The last section analyzes the vertical positions of musical holes before and after drift analysis has been done, as well as the final vertical position assignment after the Fourier Transform analysis has been done.
The markholes tool is similar to tiff2holes, but will add graphical markup of the analysis to a copy of the image file given as a second argument.
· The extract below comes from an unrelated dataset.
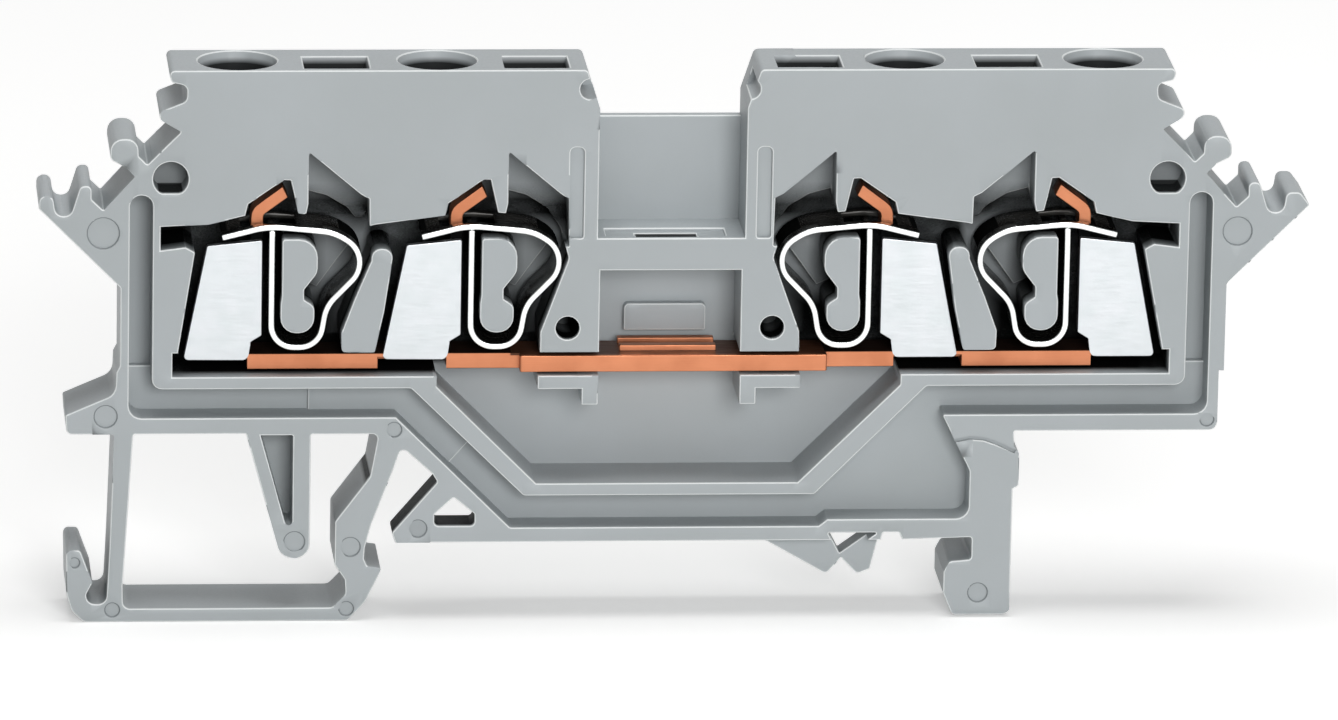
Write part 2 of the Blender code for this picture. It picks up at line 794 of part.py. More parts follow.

The straighten tool extract the drift analysis from the output of tiff2holes or markholes and applies a reverse of the drift analysis to the original image to straighten the paper and align the musical holes vertically. The command-line use of the straighten tool is:
straighten analysis.txt input.tiff output.tiff
Where analysis.txt
is the output textual analysis report from tiff2holes, input.tiff
is the original image that generated the report, and output.tiff
is the filename for the straightened image.